On upcoming plans – I have a scoop for you my friend. We are already three or four songs into recording Friends and Family 2. One of the songs I didn’t include on the first Friends and Family was “So You Want to Be a Rock and Roll Star” by the Byrds. I kind of decided I don’t want to have two Byrds songs on this first album. Well, we’ll save it, and once our record label said, “You guys should think about a second number”, I jumped on that one. The only other song that I will tell you that we’re going to be recording, and I’ve started the guitar tracks on it is Stephen Stills’ “Love The One You’re With”. So it’s another process of picking great songs, honoring them, doing them in the right way, and playing them so people will love them. The interesting thing is too, is that you could be in your 40s or 50s now and not really be hip to all the great music of the 70s. So it’s kind of opening up people’s eyes to how good those songs by the original bands were.
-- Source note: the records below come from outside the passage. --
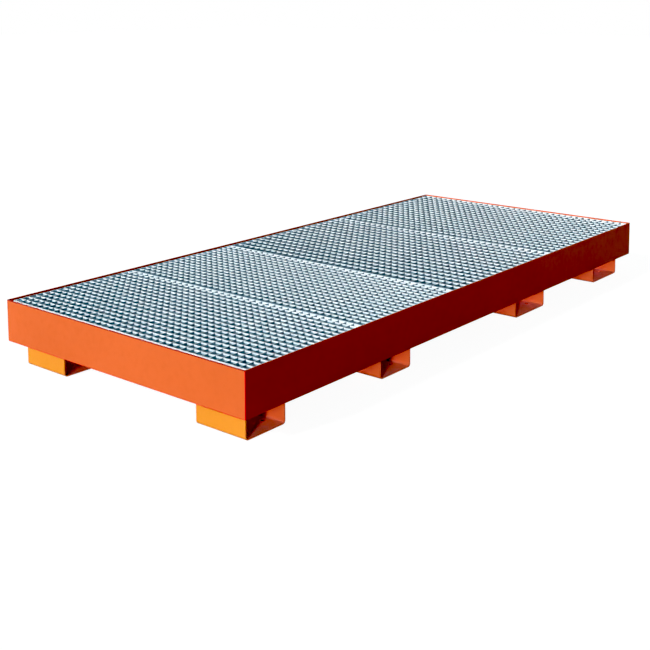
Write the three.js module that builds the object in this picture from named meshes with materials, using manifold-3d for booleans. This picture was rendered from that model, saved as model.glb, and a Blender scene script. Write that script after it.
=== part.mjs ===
// Steel spill containment pallet: a shallow welded sump on eight folded feet, with four
// galvanised walking gratings that drop in side by side and lift out by hand.
// Millimetres. +Z is up, +X runs along the length, +Y across the width.
// The origin is on the floor, under the middle of the pallet.

import * as THREE from "three";
import { mergeVertices } from "three/addons/utils/BufferGeometryUtils.js";
import Module from "manifold-3d";

const wasm = await Module();
wasm.setup();

// ---------- driving dimensions ----------

const LENGTH = 2750;
const WIDTH = 1250;
const FOOT_HEIGHT = 95;
const WALL_HEIGHT = 160;

// sump: one folded sheet for the floor and long sides, closed by a plate at each end
const SHEET = 3;
const SHEET_BEND = 5; // outer radius of the folds
const FLOOR_TOP = FOOT_HEIGHT + SHEET;
const RIM = FOOT_HEIGHT + WALL_HEIGHT;

// gratings: 30 x 3 bearing bars at 34; two short close-meshed gratings, then two long open ones,
// each cut from a longer mat, so its last cell is short
const GRATING_RECESS = 5;
const GRATING_GAP = 5;
const END_CLEARANCE = { front: 18.5, rear: 6.5 }; // the loose row lies pushed to the rear
const BAR_DEPTH = 30;
const BAR = 3;
const BEARING_BAR_PITCH = 34;
const BEARING_BAR_COUNT = 37;
const CROSS_BAR_DEPTH = 8;
const CROSS_BAR_DROP = 0.5; // pressed in just below the walking surface
const MODELLED_CROSS_BARS = [3, 14]; // of the 16 or 17 in a grating, counted from the front
const GRATING_WIDTH = (BEARING_BAR_COUNT - 1) * BEARING_BAR_PITCH + BAR;
const ROW_LENGTH = LENGTH - 2 * SHEET - END_CLEARANCE.front - END_CLEARANCE.rear;
const SHORT_GRATING = { length: 570, crossBarPitch: 32 };
const LONG_GRATING = {
  length: (ROW_LENGTH - 3 * GRATING_GAP) / 2 - SHORT_GRATING.length,
  crossBarPitch: 46,
};
const GRATINGS = [SHORT_GRATING, SHORT_GRATING, LONG_GRATING, LONG_GRATING];
const GRATING_TOP = RIM - GRATING_RECESS;
const GRATING_SEAT = GRATING_TOP - BAR_DEPTH;

// support ledges: 40 x 40 x 4 angle, welded round the inside of the walls
const ANGLE = 40;
const ANGLE_THICKNESS = 4;

// cross bearers: folded channels that stand on the floor under the joints between gratings
const BEARER_WIDTH = 60;
const BEARER_END_CLEARANCE = 1;
const DRAIN_NOTCH = { width: 80, height: 20, at: [-400, 0, 400] };

// feet: folded channels, open towards the long sides; short ones carry the short gratings
const FOOT = { width: 225, sheet: 4, bend: 12 };
const FOOT_SIDE_INSET = 50;
const FOOT_ROWS = [
  { front: -1325, length: 185 },
  { front: -627, length: 185 },
  { front: 337, length: 250 },
  { front: 1075, length: 250 },
];
const ANCHOR_HOLE = { radius: 8, fromRear: 34, fromOuterEnd: 70, sides: 24 };

// ---------- materials ----------

const tankPaint = new THREE.MeshStandardMaterial({
  color: 0xd95a2c,
  roughness: 0.42,
  metalness: 0,
});
const footPaint = new THREE.MeshStandardMaterial({
  color: 0xf0901c,
  roughness: 0.42,
  metalness: 0,
});
const galvanised = new THREE.MeshStandardMaterial({
  color: 0xa9bac2,
  roughness: 0.38,
  metalness: 0.9,
});

// ---------- shape helpers ----------

const X = new THREE.Vector3(1, 0, 0);
const Y = new THREE.Vector3(0, 1, 0);
const Z = new THREE.Vector3(0, 0, 1);
const DRAWN_IN_YZ = new THREE.Matrix4().makeBasis(Y, Z, X);
const DRAWN_IN_XZ = new THREE.Matrix4().makeBasis(X, Z, Y.clone().negate());

// A flat outline given thickness, centred on the plane it is drawn in.
function extrude(outline, thickness, plane) {
  const geometry = new THREE.ExtrudeGeometry(outline, {
    depth: thickness,
    bevelEnabled: false,
    curveSegments: 5,
  });
  geometry.translate(0, 0, -thickness / 2);
  return plane ? geometry.applyMatrix4(plane) : geometry;
}

// Channel section with its web at the bottom and two folds; u is centred, v starts at the web.
function channelOutline(width, height, sheet, bend) {
  const side = width / 2;
  const inner = bend - sheet;
  const outline = new THREE.Shape();
  outline.moveTo(-side, height);
  outline.lineTo(-side, bend);
  outline.absarc(-side + bend, bend, bend, Math.PI, 1.5 * Math.PI);
  outline.lineTo(side - bend, 0);
  outline.absarc(side - bend, bend, bend, 1.5 * Math.PI, 2 * Math.PI);
  outline.lineTo(side, height);
  outline.lineTo(side - sheet, height);
  outline.lineTo(side - sheet, bend);
  outline.absarc(side - bend, bend, inner, 0, -0.5 * Math.PI, true);
  outline.lineTo(-side + bend, sheet);
  outline.absarc(-side + bend, bend, inner, -0.5 * Math.PI, -Math.PI, true);
  outline.lineTo(-side + sheet, height);
  outline.closePath();
  return outline;
}

// Angle section with its corner at the origin: one leg along +u under v = 0, one down -v.
function angleOutline(leg, thickness) {
  const outline = new THREE.Shape();
  outline.moveTo(0, 0);
  outline.lineTo(0, -leg);
  outline.lineTo(thickness, -leg);
  outline.lineTo(thickness, -thickness);
  outline.lineTo(leg, -thickness);
  outline.lineTo(leg, 0);
  outline.closePath();
  return outline;
}

function box(sizeX, sizeY, sizeZ, x = 0, y = 0, z = 0) {
  return new THREE.BoxGeometry(sizeX, sizeY, sizeZ).translate(x, y, z);
}

function toSolid(geometry) {
  const bare = geometry.clone();
  bare.deleteAttribute("normal");
  bare.deleteAttribute("uv");
  const merged = mergeVertices(bare, 1e-4);
  return new wasm.Manifold(
    new wasm.Mesh({
      numProp: 3,
      vertProperties: new Float32Array(merged.attributes.position.array),
      triVerts: new Uint32Array(merged.index.array),
    }),
  );
}

function toGeometry(solid) {
  const mesh = solid.getMesh();
  const geometry = new THREE.BufferGeometry();
  geometry.setAttribute(
    "position",
    new THREE.BufferAttribute(mesh.vertProperties, 3),
  );
  geometry.setIndex(new THREE.BufferAttribute(mesh.triVerts, 1));
  geometry.computeVertexNormals();
  return geometry;
}

function cut(geometry, ...tools) {
  return toGeometry(
    tools.reduce((solid, tool) => solid.subtract(toSolid(tool)), toSolid(geometry)),
  );
}

function join(...geometries) {
  return toGeometry(
    geometries.map(toSolid).reduce((sum, solid) => sum.add(solid)),
  );
}

function piece(name, geometry, material, x = 0, y = 0, z = 0) {
  const mesh = new THREE.Mesh(geometry, material);
  mesh.name = name;
  mesh.position.set(x, y, z);
  return mesh;
}

// ---------- sump ----------

// The floor and both long sides are one sheet, folded up along its two long edges.
function panSheet() {
  const section = channelOutline(WIDTH, WALL_HEIGHT, SHEET, SHEET_BEND);
  const geometry = extrude(section, LENGTH - 2 * SHEET, DRAWN_IN_YZ);
  return piece("pan_sheet", geometry, tankPaint, 0, 0, FOOT_HEIGHT);
}

// An end plate covers the whole section of the folded sheet, so its lower corners are rounded.
function endPlate(name, end) {
  const side = WIDTH / 2;
  const outline = new THREE.Shape();
  outline.moveTo(-side, WALL_HEIGHT);
  outline.lineTo(-side, SHEET_BEND);
  outline.absarc(-side + SHEET_BEND, SHEET_BEND, SHEET_BEND, Math.PI, 1.5 * Math.PI);
  outline.lineTo(side - SHEET_BEND, 0);
  outline.absarc(side - SHEET_BEND, SHEET_BEND, SHEET_BEND, 1.5 * Math.PI, 2 * Math.PI);
  outline.lineTo(side, WALL_HEIGHT);
  outline.closePath();
  const geometry = extrude(outline, SHEET, DRAWN_IN_YZ);
  return piece(name, geometry, tankPaint, end * (LENGTH - SHEET) / 2, 0, FOOT_HEIGHT);
}

function sideLedge(name, side) {
  const geometry = extrude(angleOutline(ANGLE, ANGLE_THICKNESS), LENGTH - 2 * SHEET, DRAWN_IN_YZ);
  const ledge = piece(name, geometry, tankPaint, 0, side * (WIDTH / 2 - SHEET), GRATING_SEAT);
  ledge.rotation.z = side > 0 ? Math.PI : 0;
  return ledge;
}

// The end ledges fit between the side ledges.
function endLedge(name, end) {
  const span = WIDTH - 2 * SHEET - 2 * ANGLE;
  const geometry = extrude(angleOutline(ANGLE, ANGLE_THICKNESS), span, DRAWN_IN_XZ);
  const ledge = piece(name, geometry, tankPaint, end * (LENGTH / 2 - SHEET), 0, GRATING_SEAT);
  ledge.rotation.z = end > 0 ? Math.PI : 0;
  return ledge;
}

// A channel with its web on top, notched at the bottom so that liquid can pass under it.
function crossBearer(name, x) {
  const height = GRATING_SEAT - FLOOR_TOP;
  const span = WIDTH - 2 * (SHEET + ANGLE + BEARER_END_CLEARANCE);
  const channel = extrude(
    channelOutline(BEARER_WIDTH, height, SHEET, SHEET_BEND),
    span,
    DRAWN_IN_XZ,
  ).rotateX(Math.PI);
  const notches = DRAIN_NOTCH.at.map((y) =>
    box(2 * BEARER_WIDTH, DRAIN_NOTCH.width, 2 * DRAIN_NOTCH.height, 0, y, -height),
  );
  return piece(name, cut(channel, ...notches), tankPaint, x, 0, GRATING_SEAT);
}

// ---------- feet ----------

function foot(name, front, length, side) {
  const channel = extrude(
    channelOutline(length, FOOT_HEIGHT, FOOT.sheet, FOOT.bend),
    FOOT.width,
    DRAWN_IN_XZ,
  );
  const drill = new THREE.CylinderGeometry(
    ANCHOR_HOLE.radius,
    ANCHOR_HOLE.radius,
    4 * FOOT.sheet,
    ANCHOR_HOLE.sides,
  );
  drill.rotateX(Math.PI / 2);
  drill.translate(
    length / 2 - ANCHOR_HOLE.fromRear,
    side * (FOOT.width / 2 - ANCHOR_HOLE.fromOuterEnd),
    0,
  );
  const y = side * (WIDTH / 2 - FOOT_SIDE_INSET - FOOT.width / 2);
  return piece(name, cut(channel, drill), footPaint, front + length / 2, y, 0);
}

// ---------- gratings ----------

// Every bearing bar is here; the cross bars that tie them together are thinned out.
function gratingBars(name, { length, crossBarPitch }) {
  const span = length - 2 * BAR;
  const bars = Array.from({ length: BEARING_BAR_COUNT }, (_, i) =>
    box(span, BAR, BAR_DEPTH, 0, (i - (BEARING_BAR_COUNT - 1) / 2) * BEARING_BAR_PITCH, 0),
  );
  const frontBand = (BAR - length) / 2;
  const crossBars = MODELLED_CROSS_BARS.map((i) =>
    box(
      BAR,
      GRATING_WIDTH - BAR,
      CROSS_BAR_DEPTH,
      frontBand + i * crossBarPitch,
      0,
      (BAR_DEPTH - CROSS_BAR_DEPTH) / 2 - CROSS_BAR_DROP,
    ),
  );
  return piece(name, join(...crossBars, ...bars), galvanised);
}

// A grating lies flat: bearing bars along the pallet, closed by a flat bar at each end.
function grating(number, front, kind) {
  const group = new THREE.Group();
  const bandX = (kind.length - BAR) / 2;
  const band = box(BAR, GRATING_WIDTH, BAR_DEPTH);
  group.add(
    gratingBars(`grating_${number}_bars`, kind),
    piece(`grating_${number}_front_band`, band, galvanised, -bandX),
    piece(`grating_${number}_rear_band`, band, galvanised, bandX),
  );
  group.position.set(front + kind.length / 2, 0, GRATING_TOP - BAR_DEPTH / 2);
  return group;
}

// ---------- assembly ----------

const pallet = new THREE.Group();

pallet.add(
  panSheet(),
  endPlate("end_plate_front", -1),
  endPlate("end_plate_rear", 1),
  sideLedge("ledge_right", -1),
  sideLedge("ledge_left", 1),
  endLedge("ledge_front", -1),
  endLedge("ledge_rear", 1),
);

FOOT_ROWS.forEach(({ front, length }, row) => {
  pallet.add(foot(`foot_${row + 1}_right`, front, length, -1));
  pallet.add(foot(`foot_${row + 1}_left`, front, length, 1));
});

// The gratings lie in a row, and a bearer stands under each joint between two of them.
let front = -LENGTH / 2 + SHEET + END_CLEARANCE.front;
GRATINGS.forEach((kind, i) => {
  pallet.add(grating(i + 1, front, kind));
  if (i > 0) {
    pallet.add(crossBearer(`cross_bearer_${i}`, front - GRATING_GAP / 2));
  }
  front += kind.length + GRATING_GAP;
});

export default pallet;
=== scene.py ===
import math
import random

import bpy
import numpy as np
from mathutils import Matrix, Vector

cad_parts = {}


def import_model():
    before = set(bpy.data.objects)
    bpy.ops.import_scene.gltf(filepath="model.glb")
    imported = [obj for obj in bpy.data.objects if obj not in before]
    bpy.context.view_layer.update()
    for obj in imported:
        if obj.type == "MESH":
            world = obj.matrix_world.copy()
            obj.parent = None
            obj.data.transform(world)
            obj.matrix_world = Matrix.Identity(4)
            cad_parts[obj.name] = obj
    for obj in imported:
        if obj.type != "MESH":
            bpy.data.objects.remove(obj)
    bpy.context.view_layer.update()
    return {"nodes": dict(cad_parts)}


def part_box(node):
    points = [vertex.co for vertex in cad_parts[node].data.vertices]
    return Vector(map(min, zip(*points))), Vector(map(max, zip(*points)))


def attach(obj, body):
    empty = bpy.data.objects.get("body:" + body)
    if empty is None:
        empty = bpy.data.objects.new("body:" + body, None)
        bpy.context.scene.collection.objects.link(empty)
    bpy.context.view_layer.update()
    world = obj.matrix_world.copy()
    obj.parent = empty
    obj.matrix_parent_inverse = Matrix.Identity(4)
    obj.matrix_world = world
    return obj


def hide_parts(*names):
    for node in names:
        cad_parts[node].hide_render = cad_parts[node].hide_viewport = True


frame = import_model()

MM = 0.001
SUMP = "sump"
GRATINGS = (1, 2, 3, 4)
BEARERS = (1, 2, 3)
ENDS = ("front", "rear")
SIDES = ("right", "left")
FOOT_ROWS = (1, 2, 3, 4)
FEET = [f"foot_{row}_{side}" for row in FOOT_ROWS for side in SIDES]


# ---------- node graphs ----------


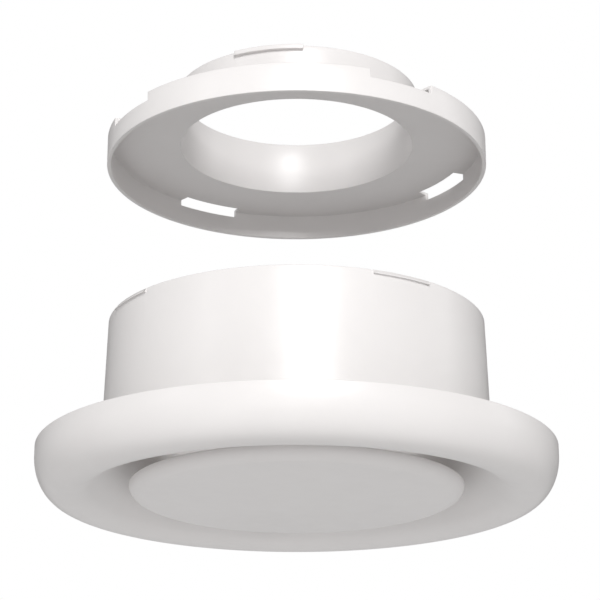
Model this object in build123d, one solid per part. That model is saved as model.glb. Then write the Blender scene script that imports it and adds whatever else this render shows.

The last thing I’ll say is, as a lead guitar player, when I was playing some of these songs like “Can’t You See” by Marshall Tucker, I was, In the back of my head, I was thinking of Toy Caldwell and how he used to play or on “World Turning” by Fleetwood Mac, Lindsay Buckingham, he’s a genius, great guitar player. I wanted to honor Lindsay. Fleetwood Mac, when we got to tour with them during the Rumors tour, they were the biggest band in the world. It was like, “Wow. Why didn’t I take a camera? “I could have taken great pictures from the front of the stage. When we’d play with The Band, I’d be sitting behind the curtain and I’d be 10 feet away from Levon Helm playing and singing. We’re losing so many people now. Robbie Robertson just died. I put it on our liner notes. I wanted to mention all the people that we miss Christine McVie, and Gary Rossington, and David Crosby. When, when the album Friends and Family went to press, Robbie Robertson hadn’t died yet, but it’s just like that music, there will never be that 10 or 12-year period, I think ever again.